Acclimating Cacti from the mail
When you receive a cactus in the mail, assuming it was sent bare root as cacti should be sent, you should follow these steps.
Taking it out of the box
Care should be taken when unpacking plants from the box. Often times they are wrapped in some form of paper product as paper stays dry and breathes well. Tissue and newsprint are the most commonly used items. Special care should be taken with small and grafted cacti as they are generally physically more fragile than others.
Let it sit
Once unpacked, place the plant(s) in a warm spot that recieves indirect sunshine. You want them to be between 10-25C, try to avoid really warm or cold spots, such as a window. You also do not want to place them in bright sun because plants can get "sunburnt" quite easily when taken from extended darkness (such as 2 weeks in a box) to bright light.

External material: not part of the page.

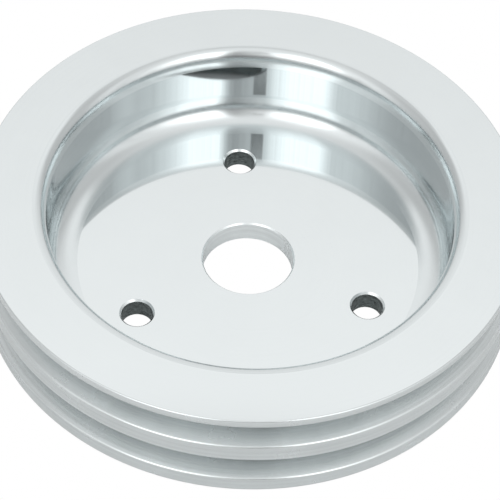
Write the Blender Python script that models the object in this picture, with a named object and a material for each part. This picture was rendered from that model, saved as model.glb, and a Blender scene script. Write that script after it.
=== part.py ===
"""Two-groove V-belt crank pulley, machined from one aluminium billet.

Metres, +Z up. The pulley lies on its rear mounting face with the dish open upwards.
The origin is the centre of that rear face, and +Z is the axis of rotation.
"""

from math import cos, degrees, radians, sin, tan

import bpy

MM = 0.001

# Rim and web
OUTER_R = 84.0 * MM
HEIGHT = 35.6 * MM
WEB_THICKNESS = 7.4 * MM
WALL_R = 62.9 * MM  # the dish's cylindrical wall
LIP = (4.1 * MM, 6.2 * MM)  # the blend from the rim's front face into the wall, across and down
FILLET = (9.0 * MM, 8.0 * MM)  # the hollow blend from the wall to the dish's floor, across and up
BLEND_POWER = 2.5  # of both blends: 2 is an ellipse, more is flatter near the ends
EDGE_R = 0.8 * MM  # round on the corners of the groove mouths
FRONT_EDGE_R = 0.5 * MM  # the finer break at the rim's front edge
REAR_EDGE_R = 2.8 * MM

# Belt grooves
FIRST_GROOVE_DEPTH = 7.8 * MM  # from the front face to the first groove's middle
GROOVE_PITCH = 16.0 * MM
GROOVE_COUNT = 2
MOUTH_WIDTH = 9.8 * MM
GROOVE_DEPTH = 11.2 * MM
FLANK_ANGLE = radians(18)  # half of a 36 degree V
ROOT_R = 0.9 * MM

# Pilot bore and bolt holes
BORE_R = 14.3 * MM
BORE_CHAMFER = 0.45 * MM
BORE_REAR_CHAMFER = 0.2 * MM
BOLT_CIRCLE_R = 41.4 * MM
BOLT_HOLE_R = 4.9 * MM
BOLT_HOLE_CHAMFER = 0.6 * MM
BOLT_HOLE_REAR_CHAMFER = 0.5 * MM
BOLT_COUNT = 3
FIRST_BOLT_ANGLE = radians(90)

# Facets
TURNED_STEPS = 72
HOLE_STEPS = 32
BLEND_STEPS = 6
CORNER_STEPS = 2
REAR_EDGE_STEPS = 4


def clear_scene():
    for obj in list(bpy.data.objects):
        bpy.data.objects.remove(obj, do_unlink=True)


def arc(centre, radius, start, end, steps):
    """Points (r, z) on an arc, angles in degrees from the outward direction."""
    turns = [radians(start + (end - start) * i / steps) for i in range(steps + 1)]
    return [(centre[0] + radius * cos(a), centre[1] + radius * sin(a)) for a in turns]


def blend(corner, across, along, start, end):
    """Points (r, z) on a superellipse that rounds the corner off. Either half axis may be negative."""
    centre = (corner[0] - across, corner[1] - along)
    points = []
    for i in range(BLEND_STEPS + 1):
        a = radians(start + (end - start) * i / BLEND_STEPS)
        r = centre[0] + across * abs(cos(a)) ** (2 / BLEND_POWER)
        points.append((r, centre[1] + along * abs(sin(a)) ** (2 / BLEND_POWER)))
    return points


def groove(middle):
    """The outline of one groove, from its upper corner in to the root and out again."""
    half_mouth = MOUTH_WIDTH / 2
    flank = 90 - degrees(FLANK_ANGLE)
    # A round tangent to the land and the flank has its centre this far from the sharp corner.
    setback = EDGE_R * tan(radians(flank) / 2)
    corner_r = OUTER_R - EDGE_R
    upper = (corner_r, middle + half_mouth + setback)
    lower = (corner_r, middle - half_mouth - setback)
    root_half = half_mouth - GROOVE_DEPTH * tan(FLANK_ANGLE)
    root_setback = ROOT_R * tan(radians(flank) / 2)
    root_centre_r = OUTER_R - GROOVE_DEPTH + ROOT_R
    top_root = (root_centre_r, middle + root_half - root_setback)
    bottom_root = (root_centre_r, middle - root_half + root_setback)
    points = arc(upper, EDGE_R, 0, -flank, CORNER_STEPS)
    points += arc(top_root, ROOT_R, 180 - flank, 180, CORNER_STEPS)
    points += arc(bottom_root, ROOT_R, 180, 180 + flank, CORNER_STEPS)
    points += arc(lower, EDGE_R, flank, 0, CORNER_STEPS)
    return points


def pulley_outline():
    """The closed section (r, z) of the pulley: down the outside, across the rear, up the inside."""
    front = (OUTER_R - FRONT_EDGE_R, HEIGHT - FRONT_EDGE_R)
    points = arc(front, FRONT_EDGE_R, 90, 0, CORNER_STEPS)
    for index in range(GROOVE_COUNT):
        points += groove(HEIGHT - FIRST_GROOVE_DEPTH - index * GROOVE_PITCH)
    points += arc((OUTER_R - REAR_EDGE_R, REAR_EDGE_R), REAR_EDGE_R, 0, -90, REAR_EDGE_STEPS)
    points += [(BORE_R + BORE_REAR_CHAMFER, 0), (BORE_R, BORE_REAR_CHAMFER)]
    floor = WEB_THICKNESS
    points += [(BORE_R, floor - BORE_CHAMFER), (BORE_R + BORE_CHAMFER, floor)]
    points += blend((WALL_R, floor), FILLET[0], -FILLET[1], 90, 0)
    points += blend((WALL_R, HEIGHT), -LIP[0], LIP[1], 0, 90)
    return points


def bolt_hole_outline():
    """A cutter (r, z) with a cone at each face of the web, run down its outside."""
    floor = WEB_THICKNESS
    front, rear = BOLT_HOLE_CHAMFER, BOLT_HOLE_REAR_CHAMFER
    return [
        (0, floor + front),
        (BOLT_HOLE_R + 2 * front, floor + front),
        (BOLT_HOLE_R, floor - front),
        (BOLT_HOLE_R, rear),
        (BOLT_HOLE_R + 2 * rear, -rear),
        (0, -rear),
    ]


def turned(name, outline, steps, closed):
    """An object whose Screw modifier turns the outline about Z."""
    count = len(outline)
    edges = [(i, i + 1) for i in range(count - 1)]
    if closed:
        edges.append((count - 1, 0))
    mesh = bpy.data.meshes.new(name)
    mesh.from_pydata([(r, 0, z) for r, z in outline], edges, [])
    obj = bpy.data.objects.new(name, mesh)
    bpy.context.scene.collection.objects.link(obj)
    screw = obj.modifiers.new("turn", "SCREW")
    screw.axis = "Z"
    screw.angle = radians(360)
    screw.steps = steps
    screw.render_steps = steps
    screw.use_merge_vertices = True
    screw.merge_threshold = 0.00001
    screw.use_smooth_shade = False
    return obj


def polished_aluminium():
    material = bpy.data.materials.new("polished_aluminium")
    material.use_nodes = True
    surface = material.node_tree.nodes["Principled BSDF"]
    surface.inputs["Base Color"].default_value = (0.86, 0.88, 0.88, 1)
    surface.inputs["Metallic"].default_value = 1
    surface.inputs["Roughness"].default_value = 0.06
    return material


def bolt_hole_cutter(index):
    cutter = turned(f"bolt_hole_cutter_{index + 1}", bolt_hole_outline(), HOLE_STEPS, False)
    angle = FIRST_BOLT_ANGLE + index * radians(360) / BOLT_COUNT
    cutter.location = (BOLT_CIRCLE_R * cos(angle), BOLT_CIRCLE_R * sin(angle), 0)
    cutter.hide_render = True
    cutter.display_type = "WIRE"
    return cutter


def crank_pulley():
    pulley = turned("crank_pulley", pulley_outline(), TURNED_STEPS, True)
    pulley.data.materials.append(polished_aluminium())
    for index in range(BOLT_COUNT):
        cut = pulley.modifiers.new(f"bolt_hole_{index + 1}", "BOOLEAN")
        cut.operation = "DIFFERENCE"
        cut.solver = "EXACT"
        cut.object = bolt_hole_cutter(index)
    return pulley


clear_scene()
crank_pulley()
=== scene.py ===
"""A polished two-groove V-belt crank pulley, lying on a plain white floor in a soft studio.

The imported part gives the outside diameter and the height. The turned section is drawn again here with fine
arcs, because a mirror polish shows every facet.
"""

from math import cos, degrees, pi, radians, sin, tan

import bpy
from mathutils import Matrix, Vector


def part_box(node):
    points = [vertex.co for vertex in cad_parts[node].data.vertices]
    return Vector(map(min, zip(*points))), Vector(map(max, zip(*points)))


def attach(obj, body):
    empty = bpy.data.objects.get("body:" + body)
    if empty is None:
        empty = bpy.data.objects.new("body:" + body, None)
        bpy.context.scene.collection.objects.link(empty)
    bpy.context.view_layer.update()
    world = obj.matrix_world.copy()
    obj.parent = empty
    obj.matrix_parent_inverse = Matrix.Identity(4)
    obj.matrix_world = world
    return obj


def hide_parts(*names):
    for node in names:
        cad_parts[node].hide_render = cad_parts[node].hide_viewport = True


MM = 0.001
NODE = "crank_pulley"

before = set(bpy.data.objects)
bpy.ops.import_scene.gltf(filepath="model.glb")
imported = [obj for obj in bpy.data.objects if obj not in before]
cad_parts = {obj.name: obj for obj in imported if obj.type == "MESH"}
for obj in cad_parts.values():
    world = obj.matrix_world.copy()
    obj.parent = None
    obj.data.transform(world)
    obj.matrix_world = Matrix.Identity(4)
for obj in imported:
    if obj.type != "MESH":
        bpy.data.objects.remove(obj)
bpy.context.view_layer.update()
node_low, node_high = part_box(NODE)
OUTER_R = node_high[0]
HEIGHT = node_high[2]

# Rim and web, as in the part's source
WEB_THICKNESS = 7.4 * MM
WALL_R = 62.9 * MM  # the dish's cylindrical wall
LIP = (4.1 * MM, 6.2 * MM)  # the blend from the rim's front face into the wall, across and down
FILLET = (9.0 * MM, 8.0 * MM)  # the hollow blend from the wall to the dish's floor, across and up
BLEND_POWER = 2.5  # of both blends: 2 is an ellipse, more is flatter near the ends
EDGE_R = 0.8 * MM  # round on the corners of the groove mouths
FRONT_EDGE_R = 0.5 * MM
REAR_EDGE_R = 2.8 * MM

# Belt grooves
FIRST_GROOVE_DEPTH = 7.8 * MM  # from the front face to the first groove's middle
GROOVE_PITCH = 16.0 * MM
GROOVE_COUNT = 2
MOUTH_WIDTH = 9.8 * MM
GROOVE_DEPTH = 11.2 * MM
FLANK_ANGLE = 18  # half of a 36 degree V
ROOT_R = 0.9 * MM

# Pilot bore and bolt holes
BORE_R = 14.3 * MM
BORE_CHAMFER = 0.45 * MM
BORE_REAR_CHAMFER = 0.2 * MM
BOLT_CIRCLE_R = 41.4 * MM
BOLT_HOLE_R = 4.9 * MM
BOLT_HOLE_CHAMFER = 0.6 * MM
BOLT_HOLE_REAR_CHAMFER = 0.5 * MM
BOLT_COUNT = 3
FIRST_BOLT_ANGLE = 90

# Facets
TURNED_STEPS = 360
HOLE_STEPS = 96
BLEND_STEPS = 32
CORNER_STEPS = 8
SMOOTH_ANGLE = 30  # degrees: sharper edges stay sharp

# Camera: a long lens, looking down into the dish
CAMERA_PLACE = Vector((-48.2, -443.5, 539.8)) * MM
CAMERA_TARGET = Vector((-0.14, -5.47, 17.8)) * MM
CAMERA_ROLL = 3.09  # degrees
LENS = 158.1
SENSOR = 36

# Finishes, by their place in the list of materials
POLISHED, WALLED, DISHED, TURNED, BORED, DRILLED = range(6)

NOISE_SPAN = (0.3, 0.7)  # nearly all of a noise texture's values lie in it
NOISE_ROUGHNESS = 0.6
LINE_DETAIL = 3.0
LINE_WANDER = 0.35  # how much a turned line changes on its way round, in noise units a radian
CLOUD_DETAIL = 4.0
CLOUD_SIZE = 18 * MM
ROUGH_HAZE = 0.18  # how much the clouds change the roughness
GROOVE_SHADE_REACH = 9.5 * MM  # how far the painted shade in a groove reaches, out from its root
QUARTER_TURN = 0.25  # turns an anisotropic reflection from along the lines to across them
DRILL_SMEAR = 1.6 * MM  # length of a mark round the hole
DRILL_PITCH = 0.7 * MM  # spacing of the marks along the hole
DRILL_DEPTH = 0.02 * MM
DRILL_DETAIL = 4.0
DRILL_TONES = (0.45, 1.6)
DRILL_ROUGHNESS = (0.8, 1.2)  # as shares of the finish's own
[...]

Why let them sit? During shipment, and also from having the roots cleaned of all soil, some roots will definately get broken off. This leaves open wounds left unprotected. Even unwrapping the plant from a tissue can cause some unseen root damage, this is unavoidable, and not of great concern. The reason to let sit is to allow these roots to heal, or dry, before planting. Cacti are not like many other plants that like to be watered after transplanting. Cacti often prefer being dry, as this will prevent rot. Cut flesh and water are the 2 ingredients needed for rot. There are exeptions to this rule, such as Pereskiopsis sp.
Pot it up
After the plant has sat and dried for at least 2-3 days (up to a week is better), you may now plant the cactus into its pot. It is best to use *dry* cactus mix to avoid the water getting into broken areas right away. Because repotting also damages roots, generally the smaller ones, it is important not to water for at least 2 weeks after potting it up. One of the biggest mistakes novice cactus growers do is over water, or watering right after recieving the plant.
During this time it is best to avoid strong light. Because you are unaware of the plants growing conditions previous to your own, it is better to play safe. Slow and steady wins the race. Start off in a shaded area, and every couple weeks gently increase the amount/intensity of light. If you notice your plant looking faded or yellow, this is due to too much light. Also red colouration is a sign of too much light. We generally take 6-8 weeks to fully acclimate a plant to our greenhouse.
After the plant has been potted for at least 2 weeks, more is better, you can water. A good general cactus watering schedule in the growing season is water thoroughly so water comes out the bottom of the pot. Then don't water until the entire pot is bone dry for at least 2 days. This varies a little depending on species and climate.